Exploring Audio Hallucination in Egocentric Video Understanding
Abstract Overview
This paper studies audio hallucination in egocentric video understanding, where audio-visual language models (AV-LLMs) describe sounds that are visually implied but not actually present in the audio. The authors introduce a systematic evaluation framework based on targeted question answering, using a curated benchmark of 300 Ego4D video clips and 1,000 manually reviewed sound-focused Q/A pairs. Their framework distinguishes foreground action sounds produced by the camera wearer from background ambient sounds, enabling fine-grained analysis of hallucination behavior. Experiments on four AV-LLMs show that these models often rely on visual context rather than grounding their responses in the audio signal, with hallucination detection accuracy substantially lower than factual Q/A accuracy across all models tested.
Novelty
The paper presents the first taxonomy-driven evaluation specifically focused on audio hallucinations in egocentric videos. Its main distinctive contribution is a source-grounded benchmark and Q/A protocol that separates foreground action sounds from background ambient sounds while explicitly testing for plausible but absent audio events through dedicated hallucination Q/A pairs.
Results
Across four AV-LLMs, hallucination detection accuracy is substantially lower than factual Q/A accuracy. Qwen2.5 Omni, the strongest model tested, achieves only 27.3% and 39.5% accuracy on foreground and background hallucination Q/A, respectively, despite higher factual accuracies of 56.2% and 63.4%. Qualitative analysis identifies two recurring failure modes: imprecise grounding of actual sounds and cross-modal hallucination where models fabricate plausible but nonexistent sound sources influenced by visual context.
Key Points
- The authors build a benchmark from 300 egocentric Ego4D clips and 1,000 manually reviewed sound-focused Q/A pairs, using a two-stage pipeline (sound-source matching followed by Q/A generation) to evaluate audio hallucination systematically.

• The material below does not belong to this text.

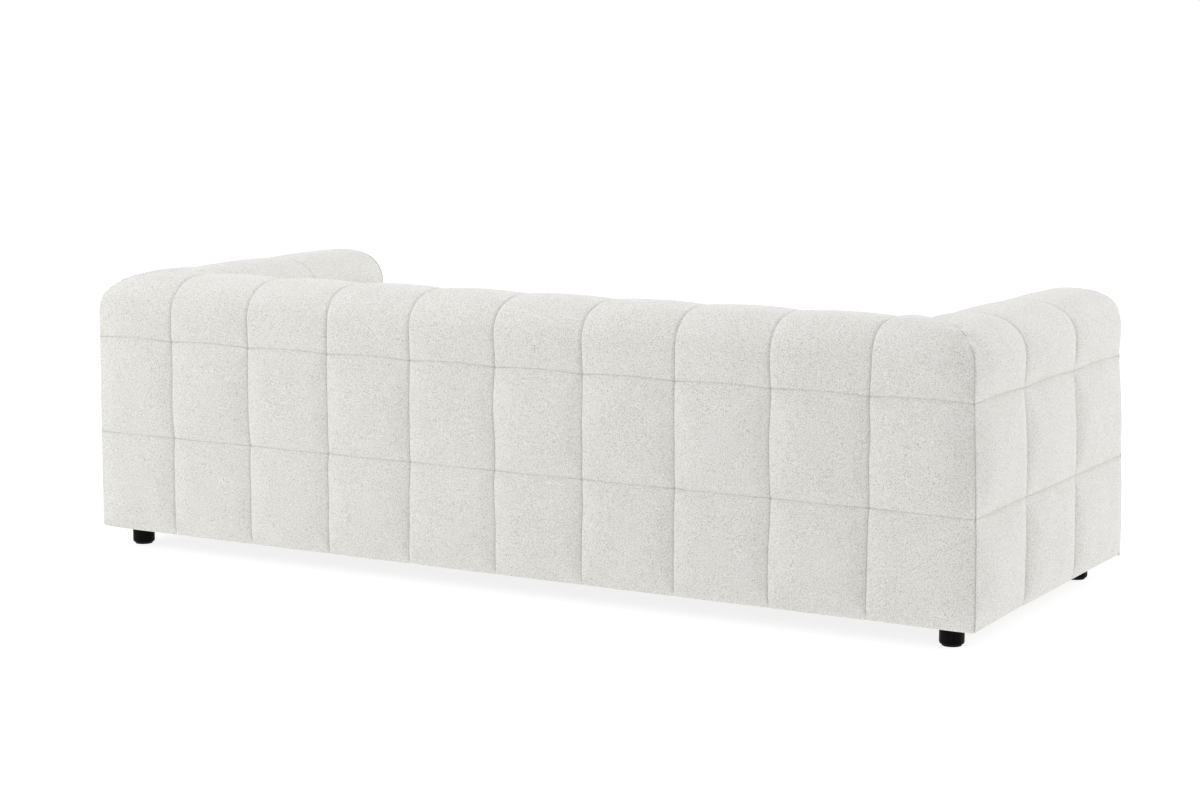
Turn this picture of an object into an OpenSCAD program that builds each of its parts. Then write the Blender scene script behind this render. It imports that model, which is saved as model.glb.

- They propose a grounded taxonomy that separates foreground user-generated action sounds from background ambient sounds, enabling finer analysis of model errors and revealing that background sounds consistently yield higher accuracy than foreground sounds across all models.
- Experiments on four AV-LLMs show that even the best-performing model (Qwen2.5 Omni) exhibits high hallucination rates, with all models performing substantially worse on hallucination detection than on factual Q/A, indicating strong reliance on visual priors rather than the actual audio track.